In Rehaif, the court upset precedent nationwide by holding that 18 U.S.C. § 922(g), the federal statute making it a crime for a convicted felon to possess a firearm, applies only to people who know they are “felons” within the meaning of that law. Although Rehaif does not apply to anyone whose Section 922(g) conviction had run the full course of appeals as of June 21, 2019, when the decision was handed down, it does apply to those whose appeals were still pending on that date. None of those convicted persons were aware of the government’s obligation to prove knowledge of their felon status at the time they pleaded guilty; if they went to trial, they neither requested nor received a jury instruction to that effect.
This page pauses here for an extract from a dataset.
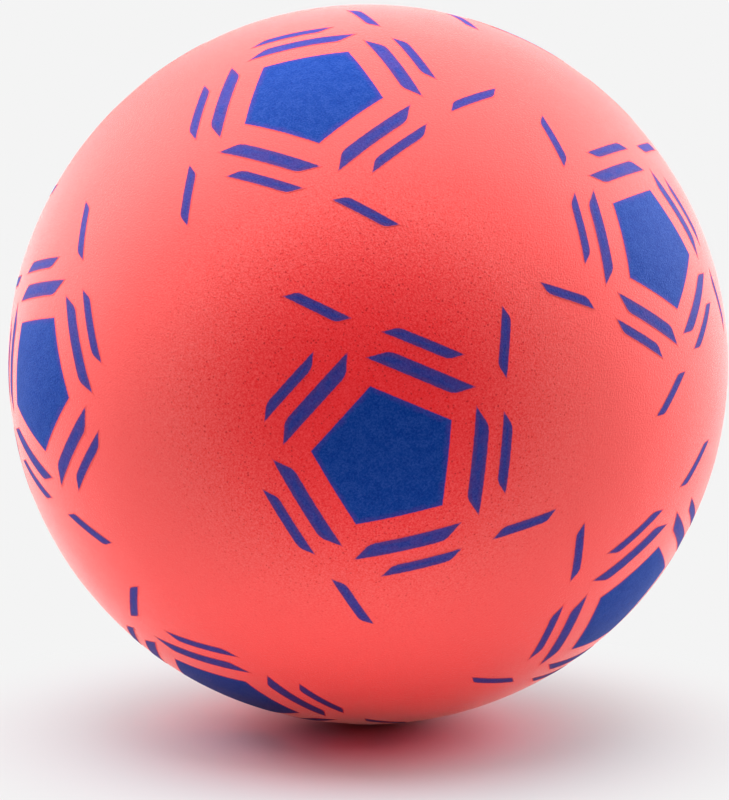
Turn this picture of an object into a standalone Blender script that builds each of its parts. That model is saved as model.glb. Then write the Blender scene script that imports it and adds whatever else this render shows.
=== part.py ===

Tuesday’s oral arguments were about which of those persons, if any, should get new trials or plea hearings — or if instead federal appeals courts can simply find something in the record on appeal justifying a simple reaffirmance.

Gregory Greer was convicted by a federal jury of being a felon in possession of a firearm. After the decision in Rehaif, the U.S. Court of Appeals for the 11th Circuit reaffirmed his conviction on the ground that, according to the pre-sentence investigation report, Greer had previously been convicted of five felonies and had served more than a year in prison. Therefore, the court reasoned, it wouldn’t have made any difference if his jury had been instructed that they could convict only if they found that Greer knew he was a felon. The pre-sentence report had not been admitted into evidence at the trial, and therefore was not part of the trial record, but it was part of the fuller district court record on appeal. Greer argues that the appellate court should have limited itself to whatever was before the jury.

Assistant to the Solicitor General Benjamin Snyder, defending the 11th Circuit’s use of the pre-sentence report, was pushed on just how far outside the trial record an appellate court may go. “Is the government’s position that the reviewing court can always look outside the trial record, or does it depend on the particular circumstances?” asked Chief Justice John Roberts.

“Our view is that the court can always look outside the trial record and consider other evidence in the record that is relevant to the error identified,” replied Snyder.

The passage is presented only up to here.